For decades, experimental measurements at Brookhaven and Fermilab have been compared with ever-more-precise theoretical calculations. A persistent tension between experiment and theory, now at over 4 standard deviations, strongly hints at contributions from undiscovered particles or forces beyond the Standard Model.
Similarly, precision measurements of the mass of the W boson at the Tevatron and the LHC provide another stringent test. Its value is intertwined with the masses of the top quark and Higgs boson through quantum corrections.
The measured W mass, when combined with the precisely known top quark mass, creates a subtle tension with the predicted value derived from other Standard Model parameters. This discrepancy, while small, points to potential cracks in the model's internal consistency.

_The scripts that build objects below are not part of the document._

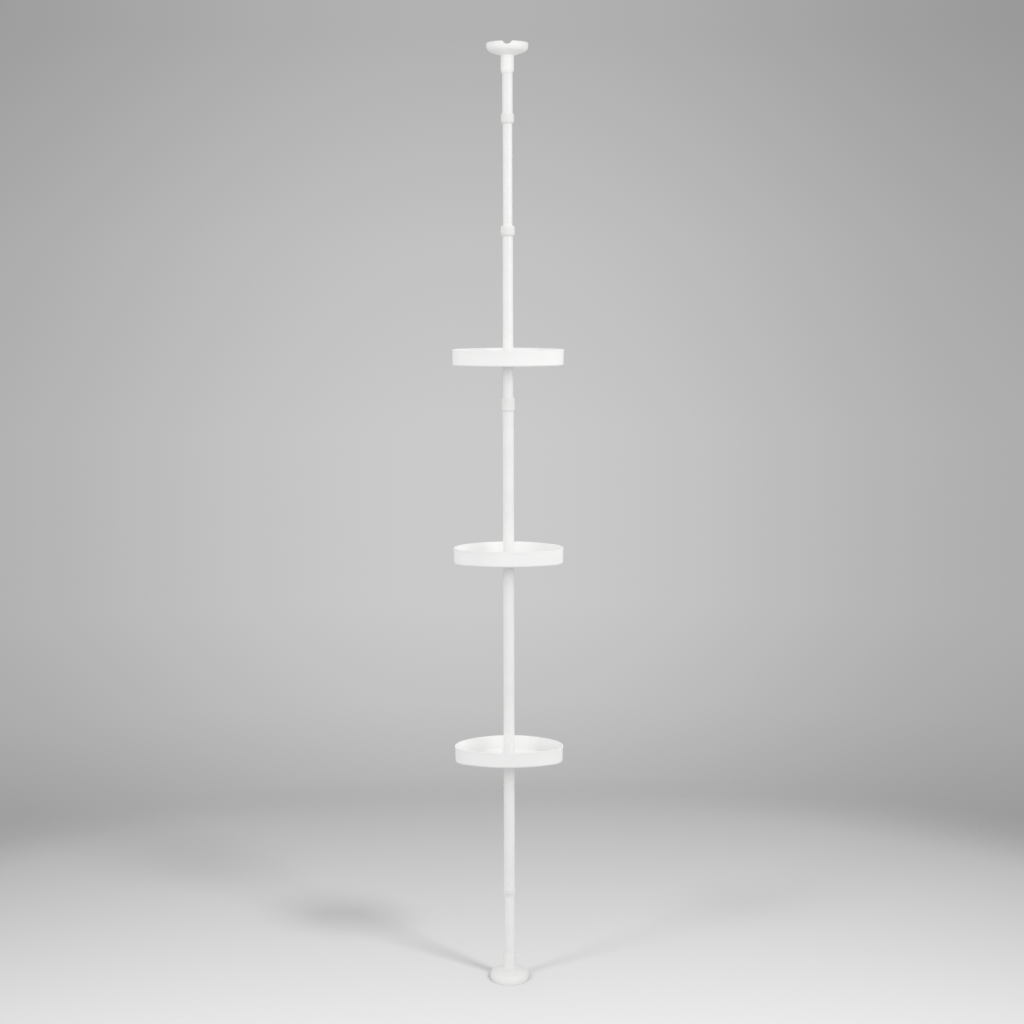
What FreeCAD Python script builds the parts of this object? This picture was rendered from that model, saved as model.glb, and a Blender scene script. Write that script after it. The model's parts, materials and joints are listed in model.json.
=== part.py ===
import FreeCAD, Part
import math
import os

# Tension pole shelf unit: a telescopic pole wedged between floor and ceiling, with three oval trays.
# Millimetres, +Z up, front towards -Y. The origin is on the pole's axis, on the floor.

# Tubes. Each inner tube is one wall and one telescope room smaller than the tube round it.
# The plunger tube goes over the top tube, and the leg tube is the same stock.
main_tube_radius = 14.3
tube_wall = 0.6
telescope_room = 0.6      # radial room for a bush between two tubes
plunger_room = 0.5        # the same, between the top tube and the plunger tube
leg_tube_length = 330.0
main_tube_length = 1279.0
extension_tube_length = 780.0
top_tube_length = 579.0
plunger_tube_length = 167.0
leg_insertion = 107.0
extension_insertion = 350.0
top_insertion = 290.0

# Clearances
press_gap = 0.05          # pieces pushed together
running_gap = 0.10        # nuts, bushes and hubs that turn or slide
stop_gap = 0.2            # between the spring stop and the bush it comes up against

# Feet: an upright rim, a rounded shoulder and a shallow round crown with a tube socket
foot_radius = 51.5
foot_wall = 2.6
foot_lip = 6.5            # height of the upright rim above the floor
shoulder_radius = 15.0
crown_radius = 95.0
rim_band = 12.5           # width of the solid rim
rim_band_height = 7.8
foot_rib_count = 8
foot_rib_thickness = 2.0
boss_clear = 5.0          # from the floor to the underside of the ribs and the screw boss
socket_wall = 3.25
socket_mouth_wall = 0.9
socket_floor = 17.0       # where the tube's end stands, above the floor
socket_depth = 46.0       # straight part of the socket above its floor
socket_taper = 7.0
socket_web = 4.0
vent_radius = 12.0
vent_height = 8.0

# Rubber pads
pad_thickness = 1.2
pad_inset = 1.0
pad_tongue_width = 4.8
pad_tongue_height = 3.9

# Plugs and screws
plug_length = 30.0
plug_barb_depth = 0.7
plug_barb_count = 3
plug_nose_radius = 6.8
plug_nose_length = 8.0
screw_radius = 2.1
screw_length = 24.0
screw_head_radius = 4.6
screw_head_height = 3.0
screw_head_chamfer = 1.2

# Ring and sleeve between leg tube and main tube
ring_wall = 1.05
ring_height = 12.0
ring_seat = 6.0           # how far the ring reaches up round the main tube
ring_skirt_height = 7.0
ring_skirt_wall = 0.4
ring_chamfer = 0.8
reducer_sleeve_length = 60.0

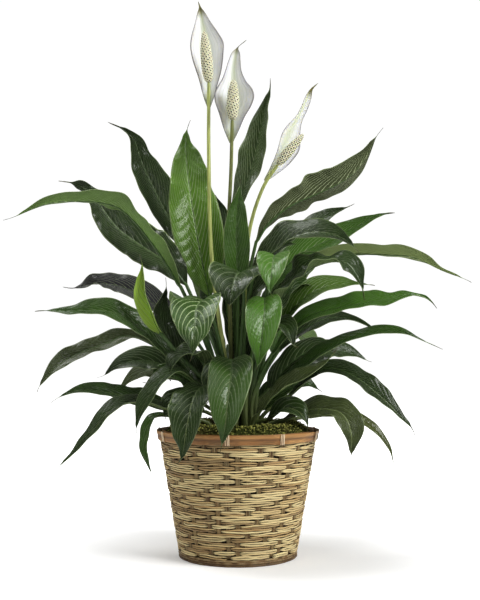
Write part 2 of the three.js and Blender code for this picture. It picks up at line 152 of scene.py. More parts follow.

The pursuit of precision extends to flavor physics, where rare decays of B-mesons are studied. Processes that are highly suppressed in the Standard Model become sensitive probes for new physics, as hypothetical new particles could dramatically enhance their rates.
Experiments like LHCb have measured such decays with incredible precision, finding general agreement but also noting intriguing anomalies in specific decay channels involving leptons. These "flavor anomalies" have sparked intense theoretical work.
These precision endeavors rely on monumental experimental engineering: multi-layer particle trackers, calorimeters with extreme energy resolution, and sophisticated software to reconstruct billions of collision events. The Standard Model has survived decades of these precision tests, a testament to its robustness, yet the most exciting clues for its successor lie in the tiny, persistent discrepancies it reveals.
Future experiments, like the planned International Linear Collider, are designed explicitly as "precision Higgs factories." Their goal is to measure the properties of the Higgs boson and other particles at a level of detail that will either confirm the Standard Model in its finest details or unequivocally reveal the path to a more fundamental theory.